**Data to process:**

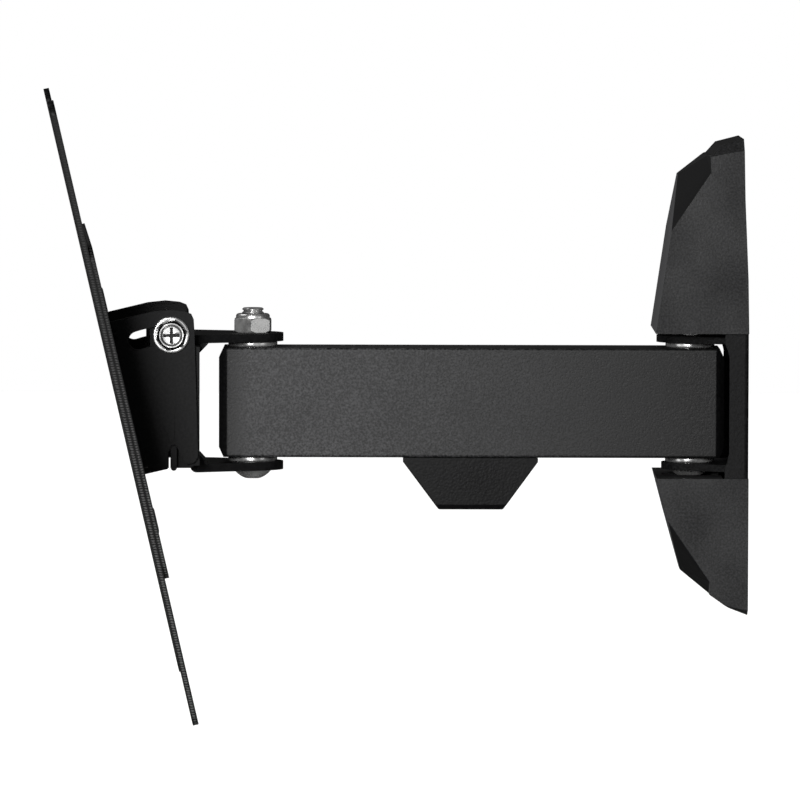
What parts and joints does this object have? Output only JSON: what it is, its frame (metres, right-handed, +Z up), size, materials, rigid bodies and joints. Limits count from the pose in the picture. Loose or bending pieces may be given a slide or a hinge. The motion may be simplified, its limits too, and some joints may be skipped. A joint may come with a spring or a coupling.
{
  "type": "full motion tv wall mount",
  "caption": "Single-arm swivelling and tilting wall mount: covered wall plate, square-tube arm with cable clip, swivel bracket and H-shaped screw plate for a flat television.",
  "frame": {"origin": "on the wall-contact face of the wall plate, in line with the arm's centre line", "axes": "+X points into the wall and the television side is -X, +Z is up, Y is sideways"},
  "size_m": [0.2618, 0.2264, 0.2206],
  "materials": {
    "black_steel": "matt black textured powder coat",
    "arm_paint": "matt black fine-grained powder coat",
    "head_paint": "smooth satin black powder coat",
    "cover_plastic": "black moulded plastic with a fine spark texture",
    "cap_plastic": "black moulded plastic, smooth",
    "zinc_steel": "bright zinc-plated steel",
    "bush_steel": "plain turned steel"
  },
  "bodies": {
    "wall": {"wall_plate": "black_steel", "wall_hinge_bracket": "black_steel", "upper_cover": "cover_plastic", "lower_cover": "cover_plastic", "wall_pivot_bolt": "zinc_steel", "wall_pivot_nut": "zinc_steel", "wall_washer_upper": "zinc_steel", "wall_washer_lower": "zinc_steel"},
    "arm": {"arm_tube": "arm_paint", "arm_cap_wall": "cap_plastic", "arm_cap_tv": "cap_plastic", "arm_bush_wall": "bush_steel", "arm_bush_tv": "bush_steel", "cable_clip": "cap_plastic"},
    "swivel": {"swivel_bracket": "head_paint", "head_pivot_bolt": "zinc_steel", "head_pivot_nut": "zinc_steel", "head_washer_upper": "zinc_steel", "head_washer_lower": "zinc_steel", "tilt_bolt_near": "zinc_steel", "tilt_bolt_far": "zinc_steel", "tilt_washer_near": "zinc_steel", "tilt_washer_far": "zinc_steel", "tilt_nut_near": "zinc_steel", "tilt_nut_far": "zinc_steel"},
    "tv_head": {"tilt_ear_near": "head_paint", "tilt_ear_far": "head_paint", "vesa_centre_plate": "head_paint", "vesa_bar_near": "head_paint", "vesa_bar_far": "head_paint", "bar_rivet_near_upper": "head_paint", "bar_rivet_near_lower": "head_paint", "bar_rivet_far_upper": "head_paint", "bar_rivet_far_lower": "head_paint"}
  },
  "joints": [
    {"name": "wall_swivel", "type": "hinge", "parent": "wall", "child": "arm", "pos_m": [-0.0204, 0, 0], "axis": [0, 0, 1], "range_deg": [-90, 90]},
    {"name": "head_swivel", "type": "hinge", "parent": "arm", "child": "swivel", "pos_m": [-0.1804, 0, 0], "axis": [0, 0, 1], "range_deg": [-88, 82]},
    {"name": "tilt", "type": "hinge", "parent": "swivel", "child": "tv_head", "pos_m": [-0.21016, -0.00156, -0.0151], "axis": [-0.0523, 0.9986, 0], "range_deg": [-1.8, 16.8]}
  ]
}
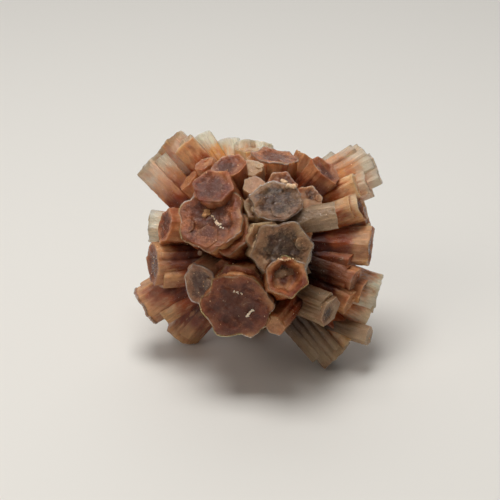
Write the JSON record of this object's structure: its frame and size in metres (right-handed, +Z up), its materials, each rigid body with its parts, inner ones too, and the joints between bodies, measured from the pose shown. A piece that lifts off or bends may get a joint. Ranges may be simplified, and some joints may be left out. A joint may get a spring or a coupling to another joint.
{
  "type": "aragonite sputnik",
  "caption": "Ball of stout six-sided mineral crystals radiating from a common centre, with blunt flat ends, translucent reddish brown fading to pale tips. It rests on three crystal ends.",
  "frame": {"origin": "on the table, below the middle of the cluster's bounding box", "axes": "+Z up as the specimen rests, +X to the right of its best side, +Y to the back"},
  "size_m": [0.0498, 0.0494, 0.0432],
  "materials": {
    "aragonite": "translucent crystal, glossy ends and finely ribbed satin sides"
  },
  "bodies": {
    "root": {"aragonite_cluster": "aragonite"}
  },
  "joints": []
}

**Task details:**
All of the entries need to be reproduced exactly; please write them out.

**Complete answer:**
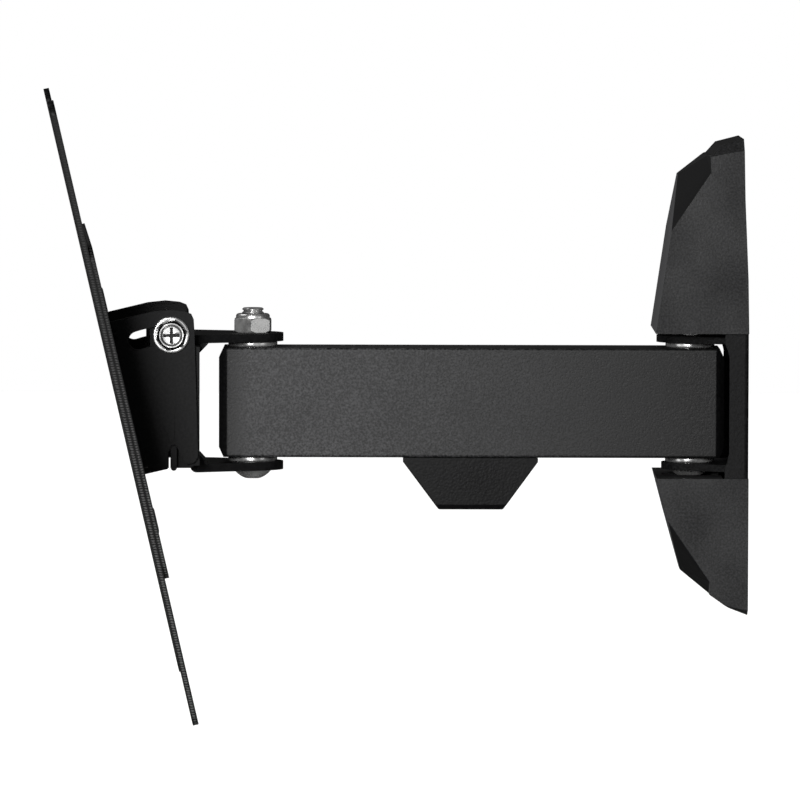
What parts and joints does this object have? Output only JSON: what it is, its frame (metres, right-handed, +Z up), size, materials, rigid bodies and joints. Limits count from the pose in the picture. Loose or bending pieces may be given a slide or a hinge. The motion may be simplified, its limits too, and some joints may be skipped. A joint may come with a spring or a coupling.
{
  "type": "full motion tv wall mount",
  "caption": "Single-arm swivelling and tilting wall mount: covered wall plate, square-tube arm with cable clip, swivel bracket and H-shaped screw plate for a flat television.",
  "frame": {"origin": "on the wall-contact face of the wall plate, in line with the arm's centre line", "axes": "+X points into the wall and the television side is -X, +Z is up, Y is sideways"},
  "size_m": [0.2618, 0.2264, 0.2206],
  "materials": {
    "black_steel": "matt black textured powder coat",
    "arm_paint": "matt black fine-grained powder coat",
    "head_paint": "smooth satin black powder coat",
    "cover_plastic": "black moulded plastic with a fine spark texture",
    "cap_plastic": "black moulded plastic, smooth",
    "zinc_steel": "bright zinc-plated steel",
    "bush_steel": "plain turned steel"
  },
  "bodies": {
    "wall": {"wall_plate": "black_steel", "wall_hinge_bracket": "black_steel", "upper_cover": "cover_plastic", "lower_cover": "cover_plastic", "wall_pivot_bolt": "zinc_steel", "wall_pivot_nut": "zinc_steel", "wall_washer_upper": "zinc_steel", "wall_washer_lower": "zinc_steel"},
    "arm": {"arm_tube": "arm_paint", "arm_cap_wall": "cap_plastic", "arm_cap_tv": "cap_plastic", "arm_bush_wall": "bush_steel", "arm_bush_tv": "bush_steel", "cable_clip": "cap_plastic"},
    "swivel": {"swivel_bracket": "head_paint", "head_pivot_bolt": "zinc_steel", "head_pivot_nut": "zinc_steel", "head_washer_upper": "zinc_steel", "head_washer_lower": "zinc_steel", "tilt_bolt_near": "zinc_steel", "tilt_bolt_far": "zinc_steel", "tilt_washer_near": "zinc_steel", "tilt_washer_far": "zinc_steel", "tilt_nut_near": "zinc_steel", "tilt_nut_far": "zinc_steel"},
    "tv_head": {"tilt_ear_near": "head_paint", "tilt_ear_far": "head_paint", "vesa_centre_plate": "head_paint", "vesa_bar_near": "head_paint", "vesa_bar_far": "head_paint", "bar_rivet_near_upper": "head_paint", "bar_rivet_near_lower": "head_paint", "bar_rivet_far_upper": "head_paint", "bar_rivet_far_lower": "head_paint"}
  },
  "joints": [
    {"name": "wall_swivel", "type": "hinge", "parent": "wall", "child": "arm", "pos_m": [-0.0204, 0, 0], "axis": [0, 0, 1], "range_deg": [-90, 90]},
    {"name": "head_swivel", "type": "hinge", "parent": "arm", "child": "swivel", "pos_m": [-0.1804, 0, 0], "axis": [0, 0, 1], "range_deg": [-88, 82]},
    {"name": "tilt", "type": "hinge", "parent": "swivel", "child": "tv_head", "pos_m": [-0.21016, -0.00156, -0.0151], "axis": [-0.0523, 0.9986, 0], "range_deg": [-1.8, 16.8]}
  ]
}
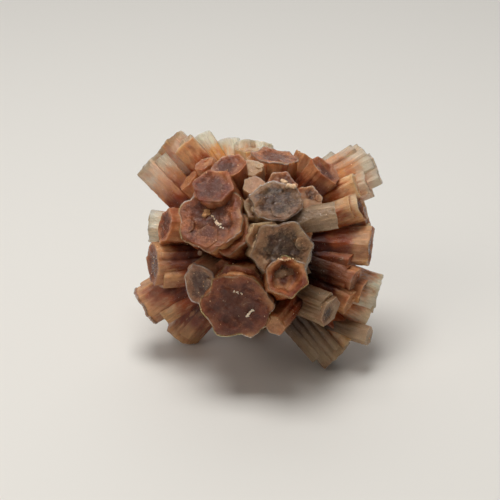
Write the JSON record of this object's structure: its frame and size in metres (right-handed, +Z up), its materials, each rigid body with its parts, inner ones too, and the joints between bodies, measured from the pose shown. A piece that lifts off or bends may get a joint. Ranges may be simplified, and some joints may be left out. A joint may get a spring or a coupling to another joint.
{
  "type": "aragonite sputnik",
  "caption": "Ball of stout six-sided mineral crystals radiating from a common centre, with blunt flat ends, translucent reddish brown fading to pale tips. It rests on three crystal ends.",
  "frame": {"origin": "on the table, below the middle of the cluster's bounding box", "axes": "+Z up as the specimen rests, +X to the right of its best side, +Y to the back"},
  "size_m": [0.0498, 0.0494, 0.0432],
  "materials": {
    "aragonite": "translucent crystal, glossy ends and finely ribbed satin sides"
  },
  "bodies": {
    "root": {"aragonite_cluster": "aragonite"}
  },
  "joints": []
}